# Low tech aquarium?



## FlAussieMom (May 28, 2012)

I am purchasing the 6.6 gallon book case aquarium from petco this weekend and have decided that it will be my first planted tank project. I want to do a low tech tank, no co2 not special soil if I can avoid it. Are there any plants that I can carefully plop into a sand or gravel sub straight?


----------



## copperarabian (Apr 27, 2011)

Most plants you'll at least want root tabs or liquid fertilizer for them to do really good.

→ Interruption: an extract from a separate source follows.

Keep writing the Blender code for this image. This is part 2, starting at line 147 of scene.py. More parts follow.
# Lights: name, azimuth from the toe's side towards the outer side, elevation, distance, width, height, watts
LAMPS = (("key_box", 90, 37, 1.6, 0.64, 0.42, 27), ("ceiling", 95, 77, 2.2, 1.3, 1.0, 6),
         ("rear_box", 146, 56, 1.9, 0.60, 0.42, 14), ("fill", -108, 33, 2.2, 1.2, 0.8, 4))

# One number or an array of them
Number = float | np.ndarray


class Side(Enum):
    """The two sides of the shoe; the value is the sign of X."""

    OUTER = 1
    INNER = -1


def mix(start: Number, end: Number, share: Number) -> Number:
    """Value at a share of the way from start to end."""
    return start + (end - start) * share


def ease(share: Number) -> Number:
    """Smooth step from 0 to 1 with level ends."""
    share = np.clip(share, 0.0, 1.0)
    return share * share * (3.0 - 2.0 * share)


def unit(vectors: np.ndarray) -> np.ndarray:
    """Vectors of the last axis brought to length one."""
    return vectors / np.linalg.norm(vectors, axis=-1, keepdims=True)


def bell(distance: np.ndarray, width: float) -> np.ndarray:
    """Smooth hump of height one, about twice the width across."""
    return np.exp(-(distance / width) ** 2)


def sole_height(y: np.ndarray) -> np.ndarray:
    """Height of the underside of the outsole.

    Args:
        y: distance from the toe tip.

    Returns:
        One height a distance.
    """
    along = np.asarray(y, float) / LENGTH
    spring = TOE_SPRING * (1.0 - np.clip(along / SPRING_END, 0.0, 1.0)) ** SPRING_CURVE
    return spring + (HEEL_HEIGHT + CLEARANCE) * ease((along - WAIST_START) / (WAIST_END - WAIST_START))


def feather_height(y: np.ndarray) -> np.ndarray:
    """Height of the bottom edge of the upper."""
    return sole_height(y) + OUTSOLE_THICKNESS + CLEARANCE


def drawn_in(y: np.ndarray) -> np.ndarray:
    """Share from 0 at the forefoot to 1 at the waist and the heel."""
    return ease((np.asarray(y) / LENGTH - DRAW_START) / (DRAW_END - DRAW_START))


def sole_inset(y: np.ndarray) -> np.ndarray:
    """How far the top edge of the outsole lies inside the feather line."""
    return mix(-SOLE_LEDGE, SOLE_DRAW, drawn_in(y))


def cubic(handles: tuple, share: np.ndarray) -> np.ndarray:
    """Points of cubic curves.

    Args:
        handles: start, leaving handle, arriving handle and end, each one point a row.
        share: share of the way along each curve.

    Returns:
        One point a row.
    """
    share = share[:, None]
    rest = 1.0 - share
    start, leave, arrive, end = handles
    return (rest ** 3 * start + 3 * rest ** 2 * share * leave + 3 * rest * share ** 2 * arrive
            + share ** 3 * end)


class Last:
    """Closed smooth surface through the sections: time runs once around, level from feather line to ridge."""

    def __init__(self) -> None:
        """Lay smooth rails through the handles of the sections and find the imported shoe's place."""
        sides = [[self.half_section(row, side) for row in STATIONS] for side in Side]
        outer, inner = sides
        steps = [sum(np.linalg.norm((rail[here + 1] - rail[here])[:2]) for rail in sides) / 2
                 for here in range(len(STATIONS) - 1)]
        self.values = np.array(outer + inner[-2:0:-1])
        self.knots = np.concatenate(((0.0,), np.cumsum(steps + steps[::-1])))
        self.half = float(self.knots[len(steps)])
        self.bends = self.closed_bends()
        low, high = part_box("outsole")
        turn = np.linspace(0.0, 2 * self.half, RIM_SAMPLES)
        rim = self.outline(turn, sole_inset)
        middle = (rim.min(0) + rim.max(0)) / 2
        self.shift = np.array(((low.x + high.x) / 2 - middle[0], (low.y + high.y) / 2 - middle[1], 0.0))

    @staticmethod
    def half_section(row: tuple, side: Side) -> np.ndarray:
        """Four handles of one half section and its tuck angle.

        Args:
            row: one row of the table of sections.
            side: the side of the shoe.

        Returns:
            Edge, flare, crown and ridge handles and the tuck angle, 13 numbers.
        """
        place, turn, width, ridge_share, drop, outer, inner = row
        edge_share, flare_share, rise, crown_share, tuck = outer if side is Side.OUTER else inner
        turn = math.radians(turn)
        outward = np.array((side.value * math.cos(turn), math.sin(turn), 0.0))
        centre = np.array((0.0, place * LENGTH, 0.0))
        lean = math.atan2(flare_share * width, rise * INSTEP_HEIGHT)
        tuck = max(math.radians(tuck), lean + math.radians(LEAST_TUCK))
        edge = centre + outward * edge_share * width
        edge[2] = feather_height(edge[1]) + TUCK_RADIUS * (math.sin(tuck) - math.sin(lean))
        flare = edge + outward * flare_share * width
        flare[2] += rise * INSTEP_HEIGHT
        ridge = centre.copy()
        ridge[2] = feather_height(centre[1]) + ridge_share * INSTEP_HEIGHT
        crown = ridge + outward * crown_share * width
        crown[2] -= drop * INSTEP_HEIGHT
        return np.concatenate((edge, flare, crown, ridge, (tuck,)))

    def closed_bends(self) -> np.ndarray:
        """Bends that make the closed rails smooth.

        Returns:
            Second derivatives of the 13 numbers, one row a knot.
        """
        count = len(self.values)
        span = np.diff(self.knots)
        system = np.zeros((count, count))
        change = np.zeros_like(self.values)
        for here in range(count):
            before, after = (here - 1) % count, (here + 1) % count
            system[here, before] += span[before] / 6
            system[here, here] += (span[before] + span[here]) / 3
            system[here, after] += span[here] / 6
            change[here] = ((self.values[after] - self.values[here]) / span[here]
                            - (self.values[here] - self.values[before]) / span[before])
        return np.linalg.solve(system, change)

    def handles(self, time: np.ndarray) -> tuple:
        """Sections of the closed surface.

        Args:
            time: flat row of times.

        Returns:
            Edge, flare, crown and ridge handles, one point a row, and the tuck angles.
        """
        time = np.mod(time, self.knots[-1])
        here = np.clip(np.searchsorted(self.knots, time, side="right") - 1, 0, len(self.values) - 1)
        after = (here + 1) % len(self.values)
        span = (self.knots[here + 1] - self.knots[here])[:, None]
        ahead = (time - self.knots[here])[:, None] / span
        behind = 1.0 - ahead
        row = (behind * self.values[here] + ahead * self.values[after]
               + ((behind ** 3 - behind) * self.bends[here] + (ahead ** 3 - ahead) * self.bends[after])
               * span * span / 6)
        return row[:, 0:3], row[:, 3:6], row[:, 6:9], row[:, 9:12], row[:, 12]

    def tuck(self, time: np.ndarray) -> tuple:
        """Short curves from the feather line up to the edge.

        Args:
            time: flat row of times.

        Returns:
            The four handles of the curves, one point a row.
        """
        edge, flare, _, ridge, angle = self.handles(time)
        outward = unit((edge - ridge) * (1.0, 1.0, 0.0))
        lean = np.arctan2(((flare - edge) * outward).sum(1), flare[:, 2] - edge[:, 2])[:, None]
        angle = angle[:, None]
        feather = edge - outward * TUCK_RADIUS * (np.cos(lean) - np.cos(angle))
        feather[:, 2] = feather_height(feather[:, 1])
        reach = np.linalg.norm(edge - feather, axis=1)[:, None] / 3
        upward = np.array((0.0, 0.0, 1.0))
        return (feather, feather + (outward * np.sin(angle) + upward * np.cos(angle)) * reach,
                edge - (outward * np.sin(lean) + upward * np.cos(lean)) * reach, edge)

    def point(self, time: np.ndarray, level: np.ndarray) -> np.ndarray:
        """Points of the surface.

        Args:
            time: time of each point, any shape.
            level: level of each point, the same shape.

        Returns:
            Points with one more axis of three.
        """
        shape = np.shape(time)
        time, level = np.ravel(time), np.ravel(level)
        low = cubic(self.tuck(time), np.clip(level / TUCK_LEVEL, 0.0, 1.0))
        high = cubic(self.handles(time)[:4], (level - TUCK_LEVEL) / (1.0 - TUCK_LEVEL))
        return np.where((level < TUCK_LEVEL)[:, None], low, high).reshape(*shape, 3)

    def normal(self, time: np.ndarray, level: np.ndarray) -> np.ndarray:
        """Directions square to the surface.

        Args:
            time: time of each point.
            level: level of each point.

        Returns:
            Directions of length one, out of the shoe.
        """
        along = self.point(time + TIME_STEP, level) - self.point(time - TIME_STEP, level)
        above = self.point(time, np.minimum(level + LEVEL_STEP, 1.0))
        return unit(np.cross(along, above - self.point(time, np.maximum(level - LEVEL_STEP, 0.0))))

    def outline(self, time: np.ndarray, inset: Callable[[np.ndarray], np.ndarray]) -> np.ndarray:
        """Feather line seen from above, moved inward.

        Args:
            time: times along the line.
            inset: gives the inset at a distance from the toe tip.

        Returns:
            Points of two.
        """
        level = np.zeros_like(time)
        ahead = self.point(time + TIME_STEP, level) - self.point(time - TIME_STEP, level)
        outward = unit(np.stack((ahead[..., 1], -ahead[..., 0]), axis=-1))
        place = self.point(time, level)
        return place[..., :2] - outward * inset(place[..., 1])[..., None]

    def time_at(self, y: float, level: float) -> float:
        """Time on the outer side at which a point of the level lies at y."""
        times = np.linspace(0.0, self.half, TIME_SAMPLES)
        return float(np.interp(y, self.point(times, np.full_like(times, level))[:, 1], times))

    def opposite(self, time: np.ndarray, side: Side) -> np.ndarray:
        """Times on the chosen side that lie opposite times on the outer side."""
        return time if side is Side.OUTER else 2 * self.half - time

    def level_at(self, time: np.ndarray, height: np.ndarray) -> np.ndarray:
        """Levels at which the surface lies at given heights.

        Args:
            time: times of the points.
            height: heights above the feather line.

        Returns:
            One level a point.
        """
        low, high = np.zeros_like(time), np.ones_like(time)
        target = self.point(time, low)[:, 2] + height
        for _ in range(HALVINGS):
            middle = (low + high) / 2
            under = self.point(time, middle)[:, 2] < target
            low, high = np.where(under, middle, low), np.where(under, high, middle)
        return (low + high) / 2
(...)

Anubias, crypts, amazon sword, java moss, java fern and a few more. If you can buy plant gravel instead of normal gravel, it benefits the plants so much. In my aquarium I use pond potting media (fish safe) and my anubias grows like a weed.


----------



## JackisLost (Feb 26, 2011)

i first opt for gravel only, then it was fluorite, then i went to aqua soil; i never turned back. there's some soil that claim to stabilize the PH and with the popularity of aquarium soil, it is almost as cheap as gravel. but with aquarium soil it degrades over time and you don't really vacuum the substrate, just plant it and have bottom feeders. err... maybe it isn't what you're looking for  sorry for the rant, haha.


----------



## mursey (May 9, 2012)

I am starting to switch my tanks to planted also .. but in the meantime I do have one 6.6 bookshelf tank where I just tied Anubias and some. . dwarf swords (I believe) and they have been living very well for several months. I add Florin Multi to it. 

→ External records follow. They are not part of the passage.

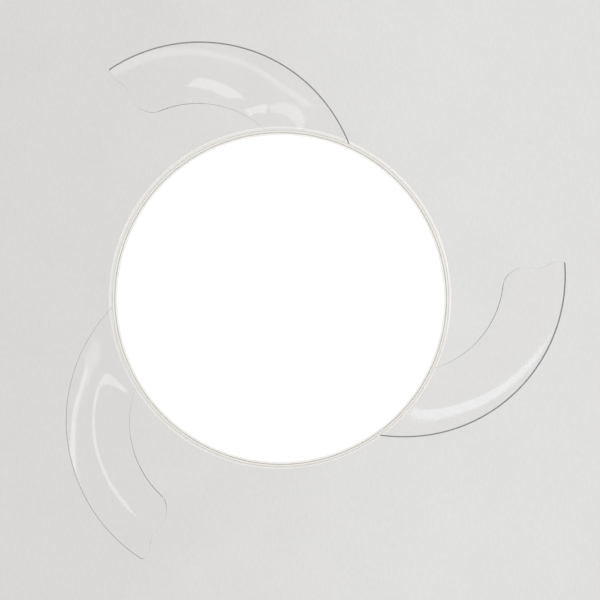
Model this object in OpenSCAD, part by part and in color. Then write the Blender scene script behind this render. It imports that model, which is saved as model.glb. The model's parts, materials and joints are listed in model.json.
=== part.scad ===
// Ceiling fan with a round lamp and three clear blades that swing out from under the housing.
// Millimetres, +Z up. The origin is the middle of the ceiling face, and the fan hangs below it.
// The model stands with its blades out. Blade 1 turns on the +Y pivot, and 2 and 3 follow counter-clockwise.

/* [Body] */
// Outside diameter of the upper housing
housing_d = 548; // [500:1:660]
// Wall of the upper housing
housing_wall = 2.5; // [1.5:0.1:4]
// Height of the upper housing, crown to rim
housing_h = 66.5; // [60:0.5:80]
// Width of the housing's lip, turned inward at the rim
lip_w = 8; // [4:0.5:10]
// Rounding of the rim's outer corner
rim_round = 3.5; // [1:0.5:4]
// Outside diameter of the canopy
canopy_d = 176; // [168:1:210]
// Height of the canopy
canopy_h = 39.4; // [38:0.2:50]
// Wall of the canopy
canopy_wall = 1.5; // [1:0.1:2.5]

/* [Ceiling bracket] */
// Distance between the two fixing slots
slot_spacing = 120; // [112:1:130]
// Width of a fixing slot
slot_w = 5.5; // [4.5:0.1:6.5]
// Length of a fixing slot, end to end
slot_l = 20; // [12:1:24]
// Thickness of the pressed steel
bracket_t = 2.5; // [2:0.1:3]
// Width of the strap
bracket_w = 34; // [28:1:40]
// How far the middle of the strap hangs below its feet
bracket_dip = 24; // [23:0.5:26]

/* [Shaft and motor] */
// Outside radius of the hollow shaft
shaft_r = 10; // [9:0.5:12]
// Bore radius of the hollow shaft
shaft_bore_r = 7; // [5:0.5:8]
// Outside radius of the laminated core
core_r = 58; // [50:1:62]
// Height of the laminated core
core_h = 20; // [14:1:22]
// Number of wound poles
poles = 12; // [9:3:15]
// Number of magnets
magnets = 16; // [10:2:20]
// Thickness of a magnet
magnet_t = 3.5; // [2.5:0.1:4.5]
// Wall of the rotor ring
rotor_wall = 4; // [3:0.1:5]

/* [Blade mechanism] */
// Distance of the blade pivots from the fan axis
pivot_r = 157.5; // [145:0.5:170]
// Teeth on a full circle of a blade arm
arm_teeth = 60; // [60]
// Teeth on a full circle of the synchronising ring
ring_teeth = 150; // [150]
// Thickness of the toothed parts
gear_t = 7; // [5:0.5:9]
// Turn of a blade from the closed circle to fully out
open_angle = 78; // [70:1:82]
// Turn of a blade between its two stops
travel = 76; // [68:1:80]
// Radius of the pivot pins
pin_r = 4; // [3:0.1:5]
// Wall of the pivot bushes
bush_wall = 2; // [1:0.1:2.5]
// Outside radius of the arm's boss round the bush
boss_r = 14; // [11:0.5:15]
// Distance between the carrier plate and the cover plate
plate_gap = 34.6; // [32:0.2:40]
// Thickness of the carrier plate
carrier_t = 2.5; // [2:0.1:4]
// Thickness of the cover plate
cover_t = 2; // [1.5:0.1:3]

/* [Blades] */
// How far the closed blades stay inside the housing's edge
rim_cover = 15.3; // [10:0.1:20]
// How far the inner edge of a blade lies inside the pivot circle
inner_edge_in = 2.5; // [0:0.5:6]
// Thickness of the acrylic
blade_t = 2.6; // [2:0.1:3.4]
// Angle from the pivot to the hollow of the end edge, round the blade's own arc
blade_sweep = 120.5; // [112:0.5:121]
// How far the outer corner of the end edge stands forward
horn = 2.4; // [0:0.1:4]
// Droop of the inner edge below the ridge
inner_drop = 22; // [8:0.5:22]
// Droop of the outer edge below the ridge
outer_drop = 5; // [0:0.5:8]
// Share of the outer droop that has gone at the tip
wash_out = 0.6; // [0:0.05:0.8]
// Where the ridge lies, from 0 at the inner edge to 1 at the outer
ridge_v = 0.64; // [0.5:0.01:0.75]

/* [Lamp] */
// Outside diameter of the lamp frame
lamp_d = 503; // [470:1:540]
// Visible width of the lamp frame
frame_w = 5.5; // [4.5:0.1:9]
// Height of the lamp, tray top to frame bottom
lamp_h = 59; // [52:0.5:75]
// Wall of the lamp tray
pan_wall = 1.5; // [1:0.1:2.5]
// Crown of the diffuser below the frame
diffuser_crown = 7; // [3:0.5:12]
// Wall of the diffuser
diffuser_wall = 2; // [1.5:0.1:3]

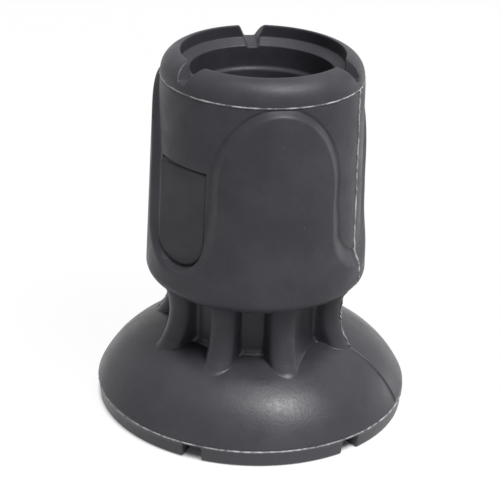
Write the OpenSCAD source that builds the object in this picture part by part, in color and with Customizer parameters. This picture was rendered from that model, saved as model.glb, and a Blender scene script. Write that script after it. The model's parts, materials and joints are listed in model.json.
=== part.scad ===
// Rubber cane tip: one moulded body with a ribbed neck and a domed, non-slip foot.
// Millimetres, +Z up. The origin is the middle of the foot's underside.
// The raised arch faces -Y, and azimuths turn from -Y toward +X.

/* [Whole part] */
// Height from the floor to the lip of the mouth
total_h = 51.6; // [51:0.2:53]
// Diameter of the foot over its moulding line
foot_d = 44.4; // [42:0.2:47]
// Diameter of the grip bore
bore_d = 19; // [18:0.25:19.5]

/* [Mouth] */
// Depth from the lip to the floor of the bore
bore_depth = 30; // [26:0.5:30.5]
// How much wider the entry is than the grip bore, per side
entry_step = 0.35; // [0.2:0.05:0.6]
// Length of the entry, below the ledge
entry_len = 3.4; // [2.5:0.1:4]
// Height of the slope from the entry down to the grip bore
entry_slope_h = 0.4; // [0.2:0.05:0.6]
// Width of the ledge inside the lip
ledge_w = 1.3; // [1:0.05:1.4]
// Depth from the lip to the outer edge of the ledge
ledge_drop = 1.7; // [1.3:0.1:2]
// Fall of the ledge toward the bore
ledge_slope_h = 0.9; // [0.5:0.1:1.1]

/* [Crown] */
// Wall between the grip bore and the pocket floors at the crown
wall_t = 4.3; // [4.2:0.05:4.5]
// Height of the crown, from its moulding line to the lip
crown_h = 3.3; // [3.2:0.05:3.6]
// Rounding of the crown's shoulder
crown_round = 3; // [2.7:0.05:3.1]
// Radius of the three round-bottomed notches in the lip
lip_notch_r = 1.35; // [1.2:0.05:1.6]
// Depth of the notches' centre line below the lip
lip_notch_drop = 0.85; // [0.5:0.05:1]

/* [Sleeve] */
// Draft of the sleeve
draft_deg = 1.42; // [1:0.02:1.6]
// Height of the raised skin over the pocket floors
relief_h = 0.88; // [0.7:0.02:0.95]
// Height of the sleeve's lower edge over the floor
sleeve_z = 19.2; // [19:0.1:19.6]
// Rounding of the sleeve's lower edge
sleeve_round = 1.8; // [1.5:0.1:1.9]

/* [Panels] */
// Half the width of an arch at the crown's radius
arch_r = 7.5; // [7.3:0.1:7.7]
// Height of an arch's rounded head
arch_head_h = 12; // [9:0.5:13]
// Draft of the arches' sides
arch_draft_deg = 22; // [15:1:24]
// Radius of a pocket's round bottom at the crown's radius
pocket_r = 7.75; // [7.7:0.05:8]
// Height of the middle of the pockets' round bottoms
pocket_z = 30.9; // [30.5:0.1:31.5]
// Draft of the pockets' round bottoms
pocket_draft_deg = 10; // [6:1:12]
// Height of the slope that leads from a pocket's floor down to the skin
pocket_slope_h = 2.3; // [1.6:0.1:2.6]

/* [Pad] */
// Height of the pad's straight top
pad_top_z = 38.2; // [36.5:0.25:39]
// Height of the pad's round bottom
pad_low_z = 23.5; // [23.4:0.1:25]
// Width of the pad
pad_w = 8.4; // [7.6:0.1:9]
// Turn of the flat face from the pocket's middle
pad_turn_deg = 9; // [6:0.5:12]
// Depth of the flat face under the pocket floor
pad_sink = 0.75; // [0.5:0.05:0.9]
// How far the pad stays under the raised skin
pad_under = 0.25; // [0.15:0.05:0.4]

/* [Mould] */
// Turn of the parting plane, with ribs and lip notches, from a pocket's middle
mould_turn_deg = -1.5; // [-6:0.5:6]
// Turn between neighbouring ribs of one mould half
rib_spread_deg = 41; // [38:0.5:43]

/* [Neck] */
// Diameter of the neck's solid core
core_d = 20; // [19:0.25:20.5]
// Width of the small step round the core's foot
core_step_w = 0.45; // [0.3:0.05:0.6]
// Height of that step over the dome
core_step_h = 0.3; // [0.2:0.05:0.4]
// Thickness of a neck rib
rib_t = 4; // [3.6:0.1:4.4]
// Radius from the axis to the ribs at the narrowest place
waist_r = 13.05; // [12.9:0.05:13.2]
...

I just got some Amazonia Aquasoil today. Haven't put it in that tank yet but . .. I have had luck with anubias, anacharis, and a few other plants using just Florin Multi and low-tech lights that came with each tank I have.

--------
Edit: Also, if you are a total beginner like me, I will say that I have seen plant packages on many websites called "Easy Life package", "Low Light Package", "Hard to Kill Plants" .. and so on. They all say you don't need CO2 and you only need 1 or 2 watts per gallon for these.


----------



## thekoimaiden (Oct 19, 2011)

Low-tec is the way to go. All of my tanks are low-tec planted and the fish and plants look great. I've heard a lot of conflicting things about plant substrates. Some say they are great, some say they are worthless. Personally, I just opt to never vacuum the substrate. The mulm that gathers there is great plant food. I will use root tabs on the heavy root-feeders like swords and crypts. And of course, all of my tanks get a weekly liquid fert. 

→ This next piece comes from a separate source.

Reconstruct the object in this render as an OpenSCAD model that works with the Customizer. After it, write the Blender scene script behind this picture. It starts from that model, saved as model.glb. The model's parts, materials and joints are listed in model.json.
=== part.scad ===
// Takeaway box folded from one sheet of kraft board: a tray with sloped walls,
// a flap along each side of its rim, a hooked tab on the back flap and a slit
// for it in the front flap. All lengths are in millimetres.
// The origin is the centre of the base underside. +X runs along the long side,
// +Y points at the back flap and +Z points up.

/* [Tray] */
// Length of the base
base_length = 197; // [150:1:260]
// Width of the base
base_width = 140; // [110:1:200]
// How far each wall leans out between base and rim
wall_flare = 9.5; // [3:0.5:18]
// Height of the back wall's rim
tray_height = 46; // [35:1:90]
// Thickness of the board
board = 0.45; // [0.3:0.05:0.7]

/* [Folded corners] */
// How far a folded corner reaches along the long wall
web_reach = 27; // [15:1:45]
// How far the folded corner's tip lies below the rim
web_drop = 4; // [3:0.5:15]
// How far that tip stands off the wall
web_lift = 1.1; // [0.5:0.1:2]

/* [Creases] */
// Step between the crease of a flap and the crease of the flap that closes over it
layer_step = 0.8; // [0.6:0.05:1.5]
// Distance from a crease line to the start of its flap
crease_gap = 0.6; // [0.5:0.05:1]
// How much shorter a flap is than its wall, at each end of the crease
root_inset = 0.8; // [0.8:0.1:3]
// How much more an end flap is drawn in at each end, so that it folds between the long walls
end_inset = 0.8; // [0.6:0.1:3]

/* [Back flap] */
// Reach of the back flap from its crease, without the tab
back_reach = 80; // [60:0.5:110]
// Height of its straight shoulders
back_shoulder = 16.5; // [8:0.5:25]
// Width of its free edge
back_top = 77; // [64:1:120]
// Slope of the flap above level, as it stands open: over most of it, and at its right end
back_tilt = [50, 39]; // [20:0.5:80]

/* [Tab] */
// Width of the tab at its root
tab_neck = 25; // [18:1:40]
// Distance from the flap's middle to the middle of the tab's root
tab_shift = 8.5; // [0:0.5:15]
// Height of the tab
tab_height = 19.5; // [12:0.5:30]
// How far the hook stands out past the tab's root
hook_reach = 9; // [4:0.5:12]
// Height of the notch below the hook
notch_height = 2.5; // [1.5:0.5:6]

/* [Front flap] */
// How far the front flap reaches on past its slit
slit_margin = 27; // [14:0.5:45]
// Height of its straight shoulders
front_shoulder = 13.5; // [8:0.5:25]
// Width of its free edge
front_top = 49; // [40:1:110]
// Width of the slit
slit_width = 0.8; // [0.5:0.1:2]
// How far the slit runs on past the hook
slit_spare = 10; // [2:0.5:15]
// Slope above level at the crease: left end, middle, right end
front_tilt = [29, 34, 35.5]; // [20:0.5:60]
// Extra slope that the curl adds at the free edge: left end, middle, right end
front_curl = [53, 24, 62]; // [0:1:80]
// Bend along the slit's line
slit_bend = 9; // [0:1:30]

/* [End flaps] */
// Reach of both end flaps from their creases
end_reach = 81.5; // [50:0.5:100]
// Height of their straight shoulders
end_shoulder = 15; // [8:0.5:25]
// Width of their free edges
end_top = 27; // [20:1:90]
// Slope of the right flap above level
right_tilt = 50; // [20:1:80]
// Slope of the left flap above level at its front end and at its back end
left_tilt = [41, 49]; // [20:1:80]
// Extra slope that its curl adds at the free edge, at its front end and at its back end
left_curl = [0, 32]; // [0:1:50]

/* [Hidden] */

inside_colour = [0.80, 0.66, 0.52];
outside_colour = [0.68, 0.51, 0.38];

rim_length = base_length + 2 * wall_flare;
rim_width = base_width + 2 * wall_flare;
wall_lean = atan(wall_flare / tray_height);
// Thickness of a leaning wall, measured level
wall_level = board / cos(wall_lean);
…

Anubias and java fern are great starting plants; they can be tied to driftwood for a nice effect or planted with roots only in the soil. With how shallow that tank is, stem plants like rotala, anarcharis, and hornwort would do great, but you will probably have to trim them weekly. Hornwort also works wonders as a floating plant. Swords are another good choice but stay with the dwarf swords. Your basic amazon sword grow huge and have massive root systems. Best leave those to larger tanks. Crypts are nice low-light plants, but they can be a bit finicky. They don't like to be moved or have any changes in water parameters.


----------



## babystarz (Aug 3, 2012)

I also recommend anubias, it's the only initial plant I had that I didn't manage to kill  It doesn't need much light and it's not supposed to be buried (it collects nutrients from the water column). I will suggest you pick up a bottle of Seachem Flourish, it contains all the nutrients you'll need.


----------



## Relic (Jul 14, 2012)

Pure clay kitty litter{Wal-Mart brand "special kitty"} and you can cap it with either sand or regular aquarium gravel. My plants seem to like it :dunno: I have anubias,crypts,amazon sword{I use root tabs for those} java moss and banana lillys.


----------



## Olympia (Aug 25, 2011)

Aquasoil is nice but it exhausts after 2-3 years and is worthless. Lowers pH during that time.
Contains ammonia so you cannot add fish for a few weeks after adding it in.
_Posted via Mobile Device_


----------



## kfryman (Nov 7, 2011)

Olympia said:


> Aquasoil is nice but it exhausts after 2-3 years and is worthless. Lowers pH during that time.
> Contains ammonia so you cannot add fish for a few weeks after adding it in.
> _Posted via Mobile Device_


+1

I was gonna get aquasoil, but really I saw a lot of info that I didn't like. If I were to setup a high tech tank I would obviously have a soil. Lowtech doesn't really matter. And don't think aquasoil is gonna make you have some amazing tank... Sadly ADA products are the Apple for aquaria, overpriced products... Though they are quality lol


----------



## ZergyMonster (Feb 20, 2012)

kfryman said:


> +1
> 
> I was gonna get aquasoil, but really I saw a lot of info that I didn't like. If I were to setup a high tech tank I would obviously have a soil. Lowtech doesn't really matter. And don't think aquasoil is gonna make you have some amazing tank... Sadly ADA products are the Apple for aquaria, overpriced products... Though they are quality lol


Thank you for saying this. I have been thinking about getting some aquasoil but haven't had too much time to research it. I've had my doubts because obviously a nutrient rich substrate wouldn't last all that long.


----------



## redchigh (Jan 20, 2010)

why not use real soil? I use natural planted tanks which involve a little dirt (soil) mixed into the bottom layer of the substrate.


----------



## ZergyMonster (Feb 20, 2012)

I use soil as well but I believe that aquasoil won't compact as easily as soil so it makes it easier for plants grow their root systems. But like what was stated above you can either pay the price and have nice things quickly or you can be cheap and have the same end result but maybe a little slower.


----------